Abstract Risk assessments of air pollution impacts on human health and ecosystems would ideally consider a broad set of climate and emission scenarios, as well as natural internal climate variability. We analyze initial condition chemistry‐climate ensembles to gauge the significance of greenhouse‐gas‐induced air pollution changes relative to internal climate variability, and consider response differences in two models.
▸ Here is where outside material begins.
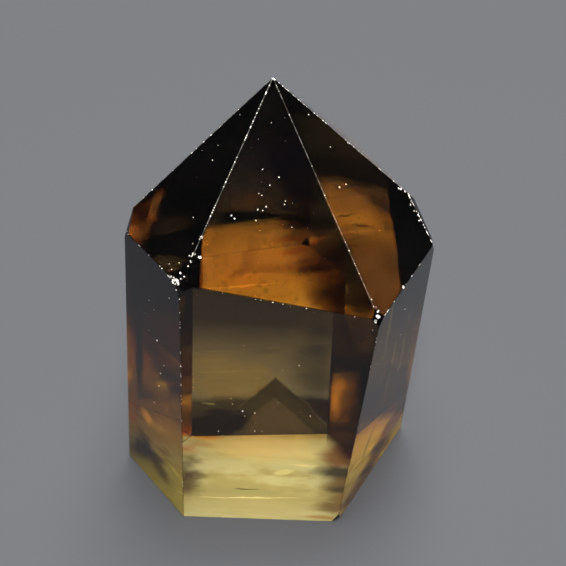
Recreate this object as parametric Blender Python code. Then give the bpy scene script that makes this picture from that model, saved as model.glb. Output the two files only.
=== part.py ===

To quantify the effects of climate change on the frequency and duration of summertime regional‐scale pollution episodes over the Eastern United States (EUS), we apply an Empirical Orthogonal Function (EOF) analysis to a 3‐member GFDL‐CM3 ensemble with prognostic ozone and aerosols and a 12‐member NCAR‐CESM1 ensemble with prognostic aerosols under a 21st century RCP8.5 scenario with air pollutant emissions frozen in 2005. Correlations between GFDL‐CM3 principal components for ozone, PM 2.5 and temperature represent spatiotemporal relationships discerned previously from observational analysis. Over the Northeast region, both models simulate summertime surface temperature increases of over 4°C from 2006–2025 to 2081–2100 and PM 2.5 of up to 1–4 μg m −3 . The ensemble average decadal incidence of upper quartile Northeast PM 2.5 events lasting at least three days doubles in GFDL‐CM3 and increases by ∼50% in CESM1. In other EUS regions, inter‐model differences in PM 2.5 responses to climate change cannot be explained solely by internal climate variability. Our EOF‐based approach anticipates future opportunities to data‐mine initial condition chemistry‐climate model ensembles for probabilistic assessments of changing regional‐scale pollution and heat event frequency and duration, while obviating the need to bias‐correct concentration‐based thresholds separately in individual models.